● WHAT YOU ARE ASKED TO DO: Each entry must be reproduced precisely as it stands.

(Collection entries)

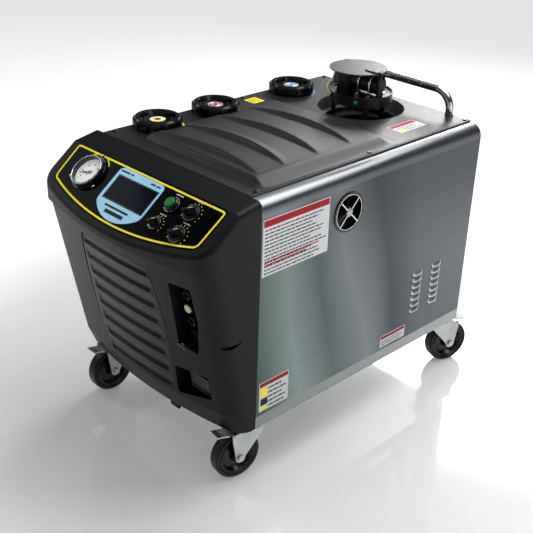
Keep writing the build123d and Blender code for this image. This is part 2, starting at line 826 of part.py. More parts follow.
def build_cap(position, y):
    """Screw cap over a filler neck, with a ribbed rim and a recessed centre."""
    low = COVER_TOP + 0.4
    top = COVER_TOP + CAP_H
    with BuildPart() as cap:
        with BuildSketch(Plane.XZ.offset(-y)) as section:
            with BuildLine():
                Polyline(
                    (CAP_X, top - 12),
                    (CAP_X + 43, top - 12),
                    (CAP_X + 46, top),
                    (CAP_X + 56, top),
                    (CAP_X + 59, top - 4),
                    (CAP_X + CAP_R, low + 6),
                    (CAP_X + CAP_R, low),
                    (CAP_X + CAP_R - 4, low),
                    (CAP_X + 54, top - 16),
                    (CAP_X + 37, top - 16),
                    (CAP_X + 37, low + 1),
                    (CAP_X + NECK_R + 1, low + 1),
                    (CAP_X + NECK_R + 1, top - 16),
                    (CAP_X, top - 16),
                    close=True,
                )
            make_face()
        revolve(axis=Axis((CAP_X, y, 0), (0, 0, 1)))
        with BuildSketch(Plane.XY.offset(low)) as notches:
            with Locations((CAP_X, y)):
                with PolarLocations(CAP_R + 1.5, 12):
                    Circle(4.5)
        extrude(amount=CAP_H, mode=Mode.SUBTRACT)
    save(cap, f"cap_{position}")


def build_handle():
    """Bent push handle at the back of the top cover."""
    foot = COVER_TOP - 6
    with BuildPart() as handle:
        with BuildLine() as path:
            FilletPolyline(
                (-HANDLE_X, HANDLE_Y, foot),
                (-HANDLE_X, HANDLE_Y, HANDLE_TOP),
                (HANDLE_X, HANDLE_Y, HANDLE_TOP),
                (HANDLE_X, HANDLE_Y, foot),
                radius=HANDLE_BEND,
            )
        with BuildSketch(Plane(origin=path.line @ 0, z_dir=path.line % 0)) as section:
            Circle(HANDLE_R)
            Circle(HANDLE_R - 1.5, mode=Mode.SUBTRACT)
        sweep()
    save(handle, "push_handle")


TANKS = {"front": (-300.0, -106.0), "middle": (-100.0, 86.0), "rear": (94.0, 454.0)}


def build_tanks():
    """Three moulded tanks with their filler necks, one behind another."""
    with BuildPart() as tanks:
        for position, (start, end) in TANKS.items():
            with BuildSketch(Plane.XY.offset(162)) as body:
                with Locations((-219, (start + end) / 2)):
                    RectangleRounded(140, end - start, 14)
            extrude(amount=550)
            with BuildSketch(Plane.XY.offset(711)) as neck:
                with Locations((CAP_X, CAP_Y[position])):
                    Circle(NECK_R)
            extrude(amount=COVER_TOP + 10 - 711)
        for position, (start, end) in TANKS.items():
            with BuildSketch(Plane.XY.offset(166)) as hollow:
                with Locations((-219, (start + end) / 2)):
                    RectangleRounded(132, end - start - 8, 10)
            extrude(amount=542, mode=Mode.SUBTRACT)
            with BuildSketch(Plane.XY.offset(700)) as bore:
                with Locations((CAP_X, CAP_Y[position])):
                    Circle(NECK_R - 4)
            extrude(amount=80, mode=Mode.SUBTRACT)
    save(tanks, "storage_tanks")


SCREW_PLACES = [
    (-252, -309), (252, -309), (252, 66), (252, 452), (-252, 452), (-252, 122),
]


def build_screws():
    """Pan-head screws that hold the top cover down."""
    with BuildPart() as screws:
        with BuildSketch(Plane.XY.offset(COVER_TOP)) as heads:
            with Locations(*SCREW_PLACES):
                Circle(5.5)
        extrude(amount=2.6)
        fillet(screws.faces().group_by(Axis.Z)[-1].edges(), 1.6)
    save(screws, "case_screws")


build_top_cover()
for cap_position, cap_y in CAP_Y.items():
    build_cap(cap_position, cap_y)
build_handle()
build_tanks()
build_screws()


# ---------------------------------------------------------------- side fan
GUARD_T = 2.5
FAN_R = 40.0


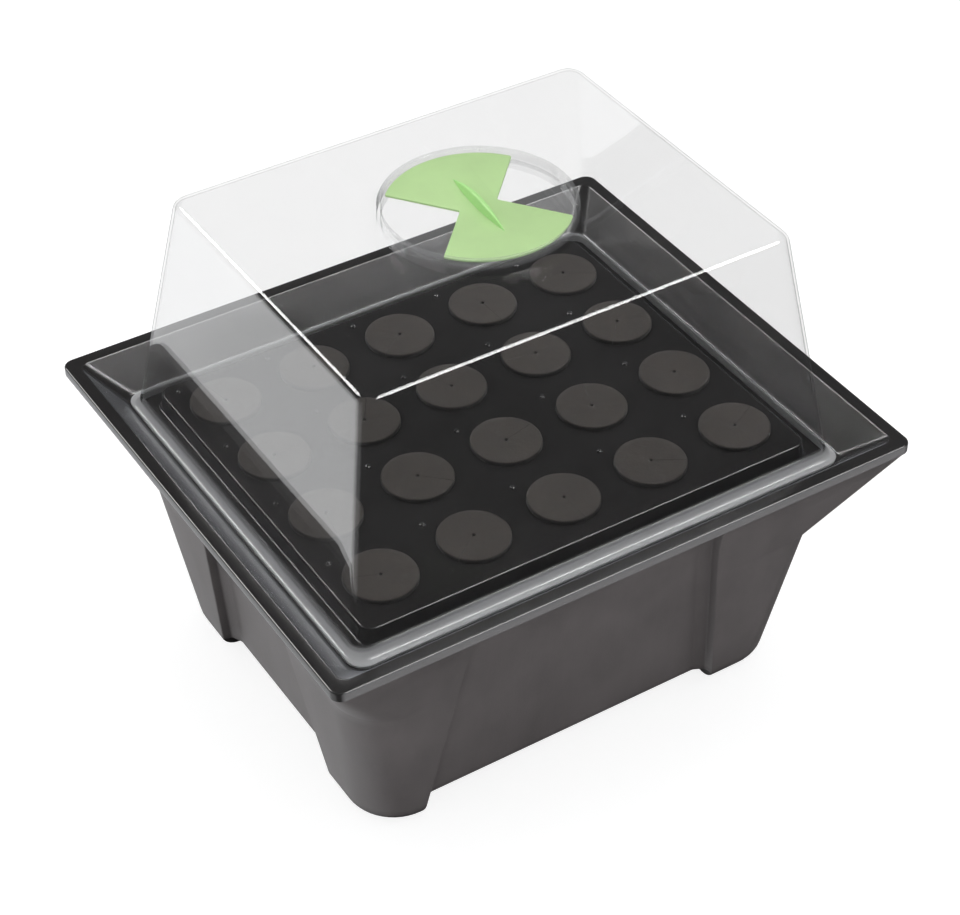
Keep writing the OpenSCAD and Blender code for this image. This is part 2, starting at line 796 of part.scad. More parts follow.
// A band round the two strands at the hank's right-hand end
module cable_tie() {
    mid = hank_at + [hank_r[0], hank_step, 0];
    inner = [cable_r + 0.7, cable_r + hank_step / 2 + 0.7];
    band = 1.3;
    color([0.9, 0.9, 0.88]) translate(mid) {
        difference() {
            block([-inner[0] - band, -inner[1] - band, -2.2], [inner[0] + band, inner[1] + band, 2.2]);
            block([-inner[0], -inner[1], -4], [inner[0], inner[1], 4]);
        }
        block([inner[0], -2.5, -3], [inner[0] + 5, 2.5, 3]);
    }
}

module plug_body() {
    covered = pin_l - pin_tip;
    color([0.07, 0.07, 0.07]) translate(plug_at) difference() {
        union() {
            rotate([90, 0, 0]) translate([0, 0, -plug_t / 2]) linear_extrude(plug_t) polygon([
                [-17.5, 0], [17.5, 0], [17.5, 8], [12, 20], [6, plug_h],
                [-6, plug_h], [-12, 20], [-17.5, 8]
            ]);
            for (side = [-1, 1]) {
                translate([side * pin_gap / 2, 0, -covered]) rod(pin_sleeve_r, covered + 1);
            }
        }
        translate([0, 0, plug_h - 5]) rod(cable_r + run, 6);
        for (side = [-1, 1]) {
            translate([side * pin_gap / 2, 0, -covered - 1]) rod(pin_core_r, covered + 1 + pin_root);
        }
    }
}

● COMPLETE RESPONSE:
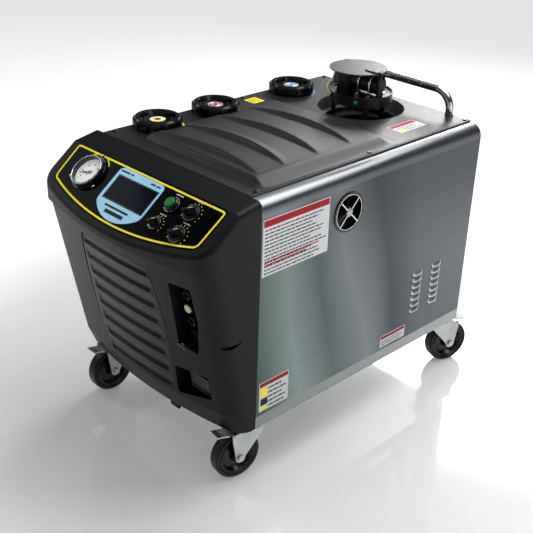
Keep writing the build123d and Blender code for this image. This is part 2, starting at line 826 of part.py. More parts follow.
def build_cap(position, y):
    """Screw cap over a filler neck, with a ribbed rim and a recessed centre."""
    low = COVER_TOP + 0.4
    top = COVER_TOP + CAP_H
    with BuildPart() as cap:
        with BuildSketch(Plane.XZ.offset(-y)) as section:
            with BuildLine():
                Polyline(
                    (CAP_X, top - 12),
                    (CAP_X + 43, top - 12),
                    (CAP_X + 46, top),
                    (CAP_X + 56, top),
                    (CAP_X + 59, top - 4),
                    (CAP_X + CAP_R, low + 6),
                    (CAP_X + CAP_R, low),
                    (CAP_X + CAP_R - 4, low),
                    (CAP_X + 54, top - 16),
                    (CAP_X + 37, top - 16),
                    (CAP_X + 37, low + 1),
                    (CAP_X + NECK_R + 1, low + 1),
                    (CAP_X + NECK_R + 1, top - 16),
                    (CAP_X, top - 16),
                    close=True,
                )
            make_face()
        revolve(axis=Axis((CAP_X, y, 0), (0, 0, 1)))
        with BuildSketch(Plane.XY.offset(low)) as notches:
            with Locations((CAP_X, y)):
                with PolarLocations(CAP_R + 1.5, 12):
                    Circle(4.5)
        extrude(amount=CAP_H, mode=Mode.SUBTRACT)
    save(cap, f"cap_{position}")


def build_handle():
    """Bent push handle at the back of the top cover."""
    foot = COVER_TOP - 6
    with BuildPart() as handle:
        with BuildLine() as path:
            FilletPolyline(
                (-HANDLE_X, HANDLE_Y, foot),
                (-HANDLE_X, HANDLE_Y, HANDLE_TOP),
                (HANDLE_X, HANDLE_Y, HANDLE_TOP),
                (HANDLE_X, HANDLE_Y, foot),
                radius=HANDLE_BEND,
            )
        with BuildSketch(Plane(origin=path.line @ 0, z_dir=path.line % 0)) as section:
            Circle(HANDLE_R)
            Circle(HANDLE_R - 1.5, mode=Mode.SUBTRACT)
        sweep()
    save(handle, "push_handle")


TANKS = {"front": (-300.0, -106.0), "middle": (-100.0, 86.0), "rear": (94.0, 454.0)}


def build_tanks():
    """Three moulded tanks with their filler necks, one behind another."""
    with BuildPart() as tanks:
        for position, (start, end) in TANKS.items():
            with BuildSketch(Plane.XY.offset(162)) as body:
                with Locations((-219, (start + end) / 2)):
                    RectangleRounded(140, end - start, 14)
            extrude(amount=550)
            with BuildSketch(Plane.XY.offset(711)) as neck:
                with Locations((CAP_X, CAP_Y[position])):
                    Circle(NECK_R)
            extrude(amount=COVER_TOP + 10 - 711)
        for position, (start, end) in TANKS.items():
            with BuildSketch(Plane.XY.offset(166)) as hollow:
                with Locations((-219, (start + end) / 2)):
                    RectangleRounded(132, end - start - 8, 10)
            extrude(amount=542, mode=Mode.SUBTRACT)
            with BuildSketch(Plane.XY.offset(700)) as bore:
                with Locations((CAP_X, CAP_Y[position])):
                    Circle(NECK_R - 4)
            extrude(amount=80, mode=Mode.SUBTRACT)
    save(tanks, "storage_tanks")


SCREW_PLACES = [
    (-252, -309), (252, -309), (252, 66), (252, 452), (-252, 452), (-252, 122),
]


def build_screws():
    """Pan-head screws that hold the top cover down."""
    with BuildPart() as screws:
        with BuildSketch(Plane.XY.offset(COVER_TOP)) as heads:
            with Locations(*SCREW_PLACES):
                Circle(5.5)
        extrude(amount=2.6)
        fillet(screws.faces().group_by(Axis.Z)[-1].edges(), 1.6)
    save(screws, "case_screws")


build_top_cover()
for cap_position, cap_y in CAP_Y.items():
    build_cap(cap_position, cap_y)
build_handle()
build_tanks()
build_screws()


# ---------------------------------------------------------------- side fan
GUARD_T = 2.5
FAN_R = 40.0


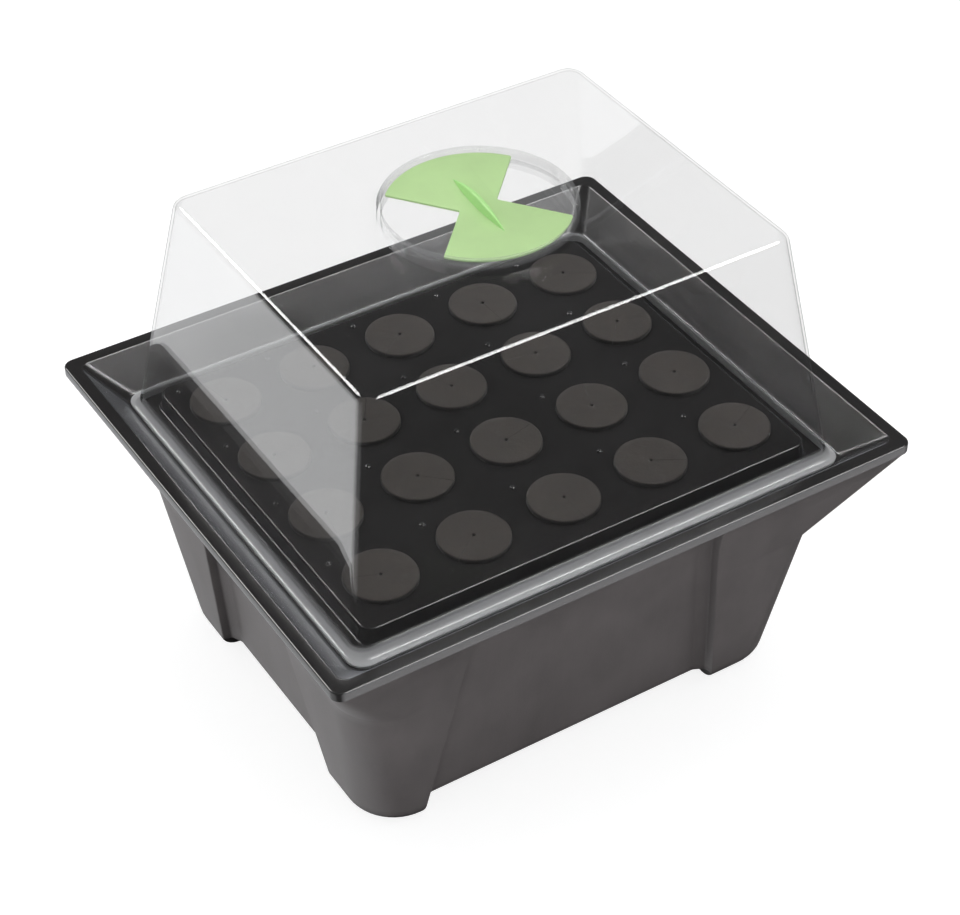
Keep writing the OpenSCAD and Blender code for this image. This is part 2, starting at line 796 of part.scad. More parts follow.
// A band round the two strands at the hank's right-hand end
module cable_tie() {
    mid = hank_at + [hank_r[0], hank_step, 0];
    inner = [cable_r + 0.7, cable_r + hank_step / 2 + 0.7];
    band = 1.3;
    color([0.9, 0.9, 0.88]) translate(mid) {
        difference() {
            block([-inner[0] - band, -inner[1] - band, -2.2], [inner[0] + band, inner[1] + band, 2.2]);
            block([-inner[0], -inner[1], -4], [inner[0], inner[1], 4]);
        }
        block([inner[0], -2.5, -3], [inner[0] + 5, 2.5, 3]);
    }
}

module plug_body() {
    covered = pin_l - pin_tip;
    color([0.07, 0.07, 0.07]) translate(plug_at) difference() {
        union() {
            rotate([90, 0, 0]) translate([0, 0, -plug_t / 2]) linear_extrude(plug_t) polygon([
                [-17.5, 0], [17.5, 0], [17.5, 8], [12, 20], [6, plug_h],
                [-6, plug_h], [-12, 20], [-17.5, 8]
            ]);
            for (side = [-1, 1]) {
                translate([side * pin_gap / 2, 0, -covered]) rod(pin_sleeve_r, covered + 1);
            }
        }
        translate([0, 0, plug_h - 5]) rod(cable_r + run, 6);
        for (side = [-1, 1]) {
            translate([side * pin_gap / 2, 0, -covered - 1]) rod(pin_core_r, covered + 1 + pin_root);
        }
    }
}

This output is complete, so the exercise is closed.